▶ [Stated problem]: Return the lines from the line containing "Continue the three.js" through the line containing "[COLUMNS.radius, COLUMNS.top], [0, COLUMNS.top]], 16);" exactly. No other line should appear in the answer.

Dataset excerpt
--- --- ---

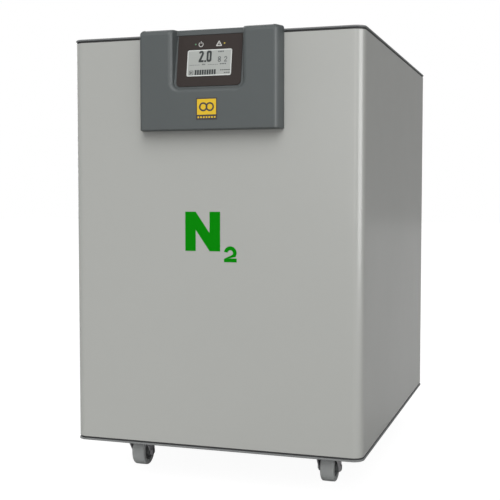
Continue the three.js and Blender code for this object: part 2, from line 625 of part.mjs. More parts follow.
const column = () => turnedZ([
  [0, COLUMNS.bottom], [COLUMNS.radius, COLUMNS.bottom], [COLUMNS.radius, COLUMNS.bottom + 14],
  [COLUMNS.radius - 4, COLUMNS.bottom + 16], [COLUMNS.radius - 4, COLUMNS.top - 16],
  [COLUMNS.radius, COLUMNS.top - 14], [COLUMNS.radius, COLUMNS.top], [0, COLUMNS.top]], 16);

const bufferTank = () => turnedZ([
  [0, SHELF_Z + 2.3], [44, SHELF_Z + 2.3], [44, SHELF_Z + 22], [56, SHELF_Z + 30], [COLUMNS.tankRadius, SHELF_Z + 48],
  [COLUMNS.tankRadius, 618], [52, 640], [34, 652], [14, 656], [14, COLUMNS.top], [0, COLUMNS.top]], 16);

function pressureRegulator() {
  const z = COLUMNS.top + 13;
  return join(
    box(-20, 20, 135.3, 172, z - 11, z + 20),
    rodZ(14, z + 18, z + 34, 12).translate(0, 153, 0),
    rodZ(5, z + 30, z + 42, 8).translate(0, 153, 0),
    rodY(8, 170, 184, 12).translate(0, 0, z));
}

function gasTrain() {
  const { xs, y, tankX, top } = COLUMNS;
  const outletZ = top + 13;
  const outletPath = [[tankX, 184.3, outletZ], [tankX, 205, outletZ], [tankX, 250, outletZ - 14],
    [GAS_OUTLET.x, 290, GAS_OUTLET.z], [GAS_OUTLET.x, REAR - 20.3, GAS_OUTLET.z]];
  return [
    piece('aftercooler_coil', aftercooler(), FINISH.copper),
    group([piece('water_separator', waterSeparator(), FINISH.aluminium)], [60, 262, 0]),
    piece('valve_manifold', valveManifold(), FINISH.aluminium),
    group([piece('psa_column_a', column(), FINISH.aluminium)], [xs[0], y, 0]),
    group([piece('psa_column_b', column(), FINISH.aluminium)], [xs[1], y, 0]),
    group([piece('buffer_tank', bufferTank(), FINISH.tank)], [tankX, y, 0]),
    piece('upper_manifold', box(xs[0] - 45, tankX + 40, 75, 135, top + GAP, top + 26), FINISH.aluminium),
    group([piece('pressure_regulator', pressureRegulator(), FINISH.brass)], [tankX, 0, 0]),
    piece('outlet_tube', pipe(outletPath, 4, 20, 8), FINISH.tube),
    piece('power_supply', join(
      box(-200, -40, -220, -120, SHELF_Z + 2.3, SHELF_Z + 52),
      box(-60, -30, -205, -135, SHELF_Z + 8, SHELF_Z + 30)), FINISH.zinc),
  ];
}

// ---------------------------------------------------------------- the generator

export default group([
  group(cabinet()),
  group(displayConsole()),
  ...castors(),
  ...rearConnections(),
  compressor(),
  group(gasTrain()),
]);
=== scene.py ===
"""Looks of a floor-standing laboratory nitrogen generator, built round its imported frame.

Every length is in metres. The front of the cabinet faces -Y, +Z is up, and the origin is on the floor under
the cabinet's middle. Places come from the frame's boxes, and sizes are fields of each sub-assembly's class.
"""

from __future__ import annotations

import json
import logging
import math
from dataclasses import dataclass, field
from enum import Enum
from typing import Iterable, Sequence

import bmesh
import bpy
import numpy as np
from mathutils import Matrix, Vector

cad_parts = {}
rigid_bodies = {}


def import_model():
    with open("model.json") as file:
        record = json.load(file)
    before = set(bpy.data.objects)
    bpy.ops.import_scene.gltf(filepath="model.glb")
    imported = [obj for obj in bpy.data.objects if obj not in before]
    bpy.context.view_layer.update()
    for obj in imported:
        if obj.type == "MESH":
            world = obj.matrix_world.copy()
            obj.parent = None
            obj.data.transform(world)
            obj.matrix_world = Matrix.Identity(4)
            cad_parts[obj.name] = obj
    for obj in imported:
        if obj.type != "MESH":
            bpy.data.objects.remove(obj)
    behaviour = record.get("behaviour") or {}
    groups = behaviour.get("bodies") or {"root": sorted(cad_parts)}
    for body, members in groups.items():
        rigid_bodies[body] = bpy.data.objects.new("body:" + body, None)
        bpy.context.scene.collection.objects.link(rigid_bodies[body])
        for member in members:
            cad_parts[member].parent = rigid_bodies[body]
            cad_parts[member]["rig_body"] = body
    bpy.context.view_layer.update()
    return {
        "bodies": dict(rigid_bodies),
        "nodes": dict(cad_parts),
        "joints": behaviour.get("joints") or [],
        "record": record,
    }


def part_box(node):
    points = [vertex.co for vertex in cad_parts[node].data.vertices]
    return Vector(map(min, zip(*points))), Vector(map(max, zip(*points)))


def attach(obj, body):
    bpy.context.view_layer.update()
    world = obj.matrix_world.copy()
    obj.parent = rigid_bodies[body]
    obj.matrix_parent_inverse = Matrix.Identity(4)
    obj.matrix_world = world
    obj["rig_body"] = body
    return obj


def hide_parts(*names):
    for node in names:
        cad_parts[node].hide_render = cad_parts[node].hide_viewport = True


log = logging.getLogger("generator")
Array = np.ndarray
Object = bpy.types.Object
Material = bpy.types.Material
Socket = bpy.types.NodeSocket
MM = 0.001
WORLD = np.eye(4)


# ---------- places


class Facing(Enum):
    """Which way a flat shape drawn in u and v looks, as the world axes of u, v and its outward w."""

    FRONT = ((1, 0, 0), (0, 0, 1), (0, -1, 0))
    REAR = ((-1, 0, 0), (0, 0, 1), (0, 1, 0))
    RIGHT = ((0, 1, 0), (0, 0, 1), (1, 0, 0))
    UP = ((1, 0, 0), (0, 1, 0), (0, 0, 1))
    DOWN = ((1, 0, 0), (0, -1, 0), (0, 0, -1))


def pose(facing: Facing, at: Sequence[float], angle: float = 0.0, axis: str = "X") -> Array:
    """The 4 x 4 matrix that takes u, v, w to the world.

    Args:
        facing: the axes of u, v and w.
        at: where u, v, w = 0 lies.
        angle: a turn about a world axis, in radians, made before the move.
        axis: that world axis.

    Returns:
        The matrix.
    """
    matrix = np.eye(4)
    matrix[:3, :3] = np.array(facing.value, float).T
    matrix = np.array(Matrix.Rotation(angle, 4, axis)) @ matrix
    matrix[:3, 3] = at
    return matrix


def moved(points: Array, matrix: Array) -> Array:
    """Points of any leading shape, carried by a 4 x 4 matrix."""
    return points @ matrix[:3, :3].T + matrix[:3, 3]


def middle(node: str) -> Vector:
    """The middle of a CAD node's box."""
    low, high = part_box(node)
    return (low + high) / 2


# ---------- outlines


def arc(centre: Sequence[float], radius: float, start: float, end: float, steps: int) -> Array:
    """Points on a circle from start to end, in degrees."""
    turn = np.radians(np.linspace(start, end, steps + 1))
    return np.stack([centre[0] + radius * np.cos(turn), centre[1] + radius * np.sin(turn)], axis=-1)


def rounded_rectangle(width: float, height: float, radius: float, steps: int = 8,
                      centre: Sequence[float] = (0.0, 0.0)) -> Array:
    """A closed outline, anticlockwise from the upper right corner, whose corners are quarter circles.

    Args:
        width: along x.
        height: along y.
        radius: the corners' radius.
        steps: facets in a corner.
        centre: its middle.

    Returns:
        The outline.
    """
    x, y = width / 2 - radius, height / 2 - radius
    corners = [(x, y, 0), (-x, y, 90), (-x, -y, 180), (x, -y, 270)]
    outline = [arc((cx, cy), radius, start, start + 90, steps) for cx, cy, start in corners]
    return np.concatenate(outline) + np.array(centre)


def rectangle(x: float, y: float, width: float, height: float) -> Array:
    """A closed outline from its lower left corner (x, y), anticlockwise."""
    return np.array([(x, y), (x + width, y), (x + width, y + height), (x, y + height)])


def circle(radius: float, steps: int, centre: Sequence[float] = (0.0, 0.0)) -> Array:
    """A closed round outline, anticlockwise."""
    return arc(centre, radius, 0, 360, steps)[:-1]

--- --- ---

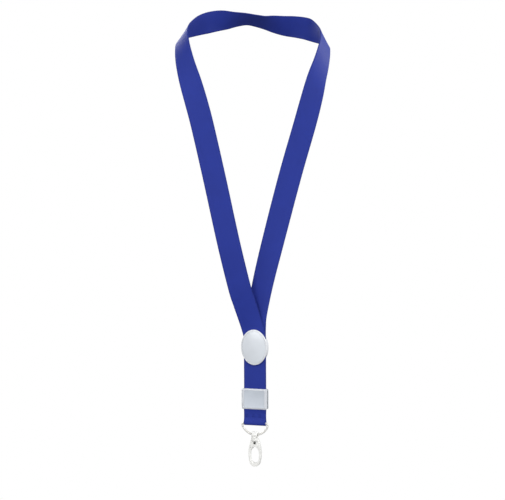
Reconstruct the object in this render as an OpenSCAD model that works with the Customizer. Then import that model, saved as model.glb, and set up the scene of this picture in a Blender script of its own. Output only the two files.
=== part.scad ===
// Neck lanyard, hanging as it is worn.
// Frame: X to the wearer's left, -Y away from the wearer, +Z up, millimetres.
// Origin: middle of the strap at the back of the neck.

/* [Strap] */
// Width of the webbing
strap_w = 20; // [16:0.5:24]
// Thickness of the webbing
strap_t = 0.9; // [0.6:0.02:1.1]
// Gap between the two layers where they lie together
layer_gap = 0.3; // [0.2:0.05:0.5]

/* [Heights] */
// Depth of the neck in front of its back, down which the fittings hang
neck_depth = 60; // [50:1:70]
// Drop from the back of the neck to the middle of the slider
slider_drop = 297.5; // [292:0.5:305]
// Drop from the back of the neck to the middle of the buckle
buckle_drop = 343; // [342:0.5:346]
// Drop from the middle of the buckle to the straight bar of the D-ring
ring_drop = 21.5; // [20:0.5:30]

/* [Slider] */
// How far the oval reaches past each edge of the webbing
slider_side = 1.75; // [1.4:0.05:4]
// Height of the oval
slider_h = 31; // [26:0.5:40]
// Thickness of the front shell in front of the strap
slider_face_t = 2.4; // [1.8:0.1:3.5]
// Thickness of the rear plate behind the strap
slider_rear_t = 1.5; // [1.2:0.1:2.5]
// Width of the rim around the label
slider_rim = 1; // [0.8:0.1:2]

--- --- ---

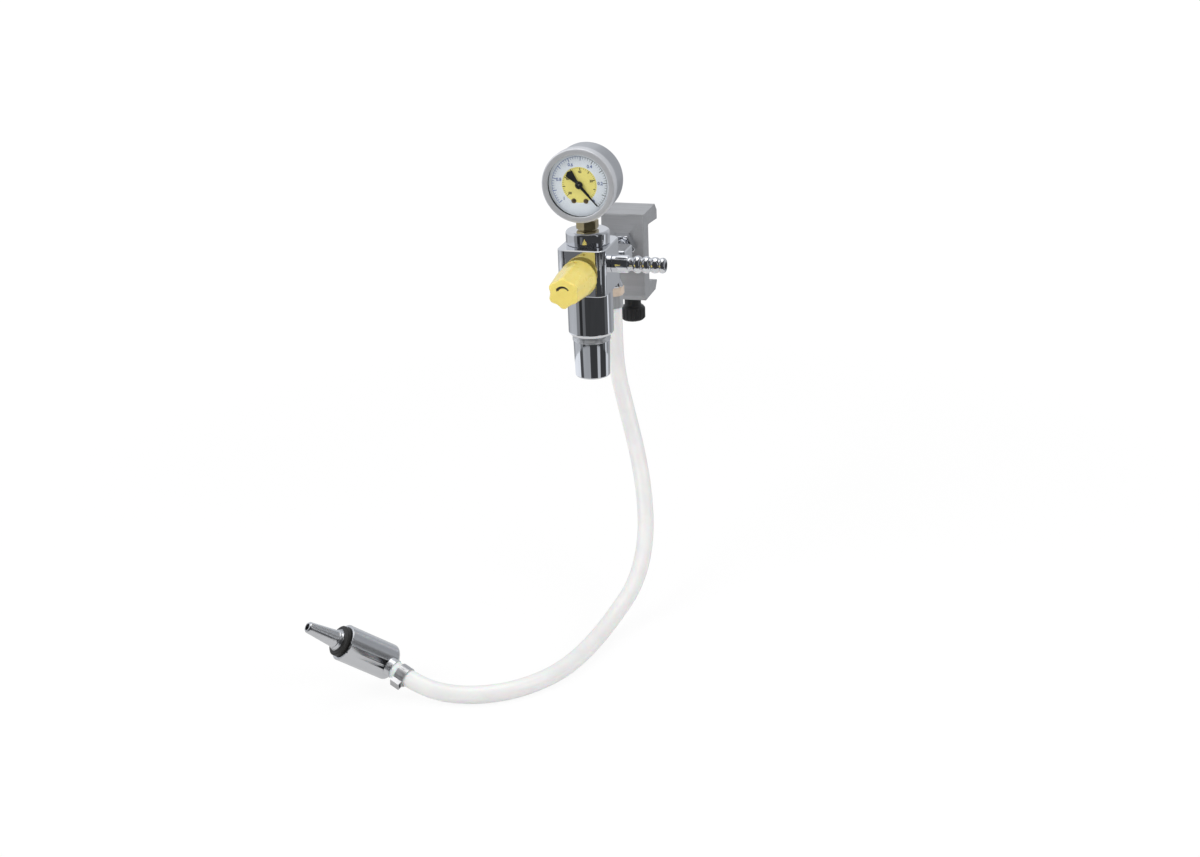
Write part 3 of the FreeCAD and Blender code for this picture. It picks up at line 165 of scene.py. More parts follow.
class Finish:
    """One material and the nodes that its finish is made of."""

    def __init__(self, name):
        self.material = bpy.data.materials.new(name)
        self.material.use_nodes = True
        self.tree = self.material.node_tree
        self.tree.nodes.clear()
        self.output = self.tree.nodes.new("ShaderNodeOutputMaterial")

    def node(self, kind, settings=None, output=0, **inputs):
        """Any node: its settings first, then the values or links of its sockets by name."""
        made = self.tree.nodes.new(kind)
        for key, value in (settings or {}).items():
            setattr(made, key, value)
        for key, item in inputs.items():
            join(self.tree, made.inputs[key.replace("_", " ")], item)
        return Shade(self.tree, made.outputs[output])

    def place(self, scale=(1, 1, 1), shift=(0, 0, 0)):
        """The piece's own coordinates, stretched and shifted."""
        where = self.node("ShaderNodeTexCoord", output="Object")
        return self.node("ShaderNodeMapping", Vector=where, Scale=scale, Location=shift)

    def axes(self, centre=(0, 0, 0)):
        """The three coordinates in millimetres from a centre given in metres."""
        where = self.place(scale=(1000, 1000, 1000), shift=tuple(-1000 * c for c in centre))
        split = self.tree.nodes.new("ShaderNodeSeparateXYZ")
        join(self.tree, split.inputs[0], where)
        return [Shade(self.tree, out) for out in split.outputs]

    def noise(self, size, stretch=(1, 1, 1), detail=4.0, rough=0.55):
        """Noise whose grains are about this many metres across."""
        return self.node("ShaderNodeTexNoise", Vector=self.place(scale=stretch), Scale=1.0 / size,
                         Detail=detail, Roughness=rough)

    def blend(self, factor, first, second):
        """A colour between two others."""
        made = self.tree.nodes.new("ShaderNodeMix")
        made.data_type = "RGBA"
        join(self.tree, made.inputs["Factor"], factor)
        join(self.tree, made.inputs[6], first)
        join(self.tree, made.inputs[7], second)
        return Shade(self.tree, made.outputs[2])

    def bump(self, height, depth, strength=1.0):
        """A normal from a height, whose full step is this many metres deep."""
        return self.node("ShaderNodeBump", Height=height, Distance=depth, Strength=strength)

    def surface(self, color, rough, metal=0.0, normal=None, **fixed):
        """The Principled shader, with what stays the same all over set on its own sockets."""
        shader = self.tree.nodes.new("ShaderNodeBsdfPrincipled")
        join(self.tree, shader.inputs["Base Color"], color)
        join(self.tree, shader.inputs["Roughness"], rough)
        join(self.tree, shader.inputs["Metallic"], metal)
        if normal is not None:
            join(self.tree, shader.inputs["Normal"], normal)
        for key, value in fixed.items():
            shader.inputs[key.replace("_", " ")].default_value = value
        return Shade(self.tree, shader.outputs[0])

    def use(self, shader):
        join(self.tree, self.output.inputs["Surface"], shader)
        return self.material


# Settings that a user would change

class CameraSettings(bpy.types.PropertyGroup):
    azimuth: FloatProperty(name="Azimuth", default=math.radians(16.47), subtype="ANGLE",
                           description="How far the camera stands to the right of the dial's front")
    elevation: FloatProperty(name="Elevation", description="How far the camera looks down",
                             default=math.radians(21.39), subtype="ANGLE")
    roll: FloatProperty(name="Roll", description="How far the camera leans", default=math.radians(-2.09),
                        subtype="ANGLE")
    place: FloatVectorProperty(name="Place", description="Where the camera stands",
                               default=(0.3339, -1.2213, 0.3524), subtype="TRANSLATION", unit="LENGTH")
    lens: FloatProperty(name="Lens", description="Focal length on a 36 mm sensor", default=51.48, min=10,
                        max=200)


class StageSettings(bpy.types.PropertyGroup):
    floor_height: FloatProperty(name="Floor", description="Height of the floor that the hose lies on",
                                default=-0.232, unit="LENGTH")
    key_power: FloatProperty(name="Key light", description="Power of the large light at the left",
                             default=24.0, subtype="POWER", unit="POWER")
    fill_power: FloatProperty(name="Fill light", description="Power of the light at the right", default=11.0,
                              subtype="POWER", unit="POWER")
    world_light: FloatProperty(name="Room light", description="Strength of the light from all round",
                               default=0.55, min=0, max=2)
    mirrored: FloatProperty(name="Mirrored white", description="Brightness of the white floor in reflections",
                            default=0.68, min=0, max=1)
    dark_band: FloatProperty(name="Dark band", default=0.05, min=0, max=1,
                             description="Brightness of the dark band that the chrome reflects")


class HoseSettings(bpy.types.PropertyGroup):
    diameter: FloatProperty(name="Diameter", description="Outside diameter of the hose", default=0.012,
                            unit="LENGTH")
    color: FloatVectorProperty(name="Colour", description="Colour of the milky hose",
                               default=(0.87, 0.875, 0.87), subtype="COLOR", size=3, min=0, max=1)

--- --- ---

▶ [Problem solution]:
Continue the three.js and Blender code for this object: part 2, from line 625 of part.mjs. More parts follow.
const column = () => turnedZ([
  [0, COLUMNS.bottom], [COLUMNS.radius, COLUMNS.bottom], [COLUMNS.radius, COLUMNS.bottom + 14],
  [COLUMNS.radius - 4, COLUMNS.bottom + 16], [COLUMNS.radius - 4, COLUMNS.top - 16],
  [COLUMNS.radius, COLUMNS.top - 14], [COLUMNS.radius, COLUMNS.top], [0, COLUMNS.top]], 16);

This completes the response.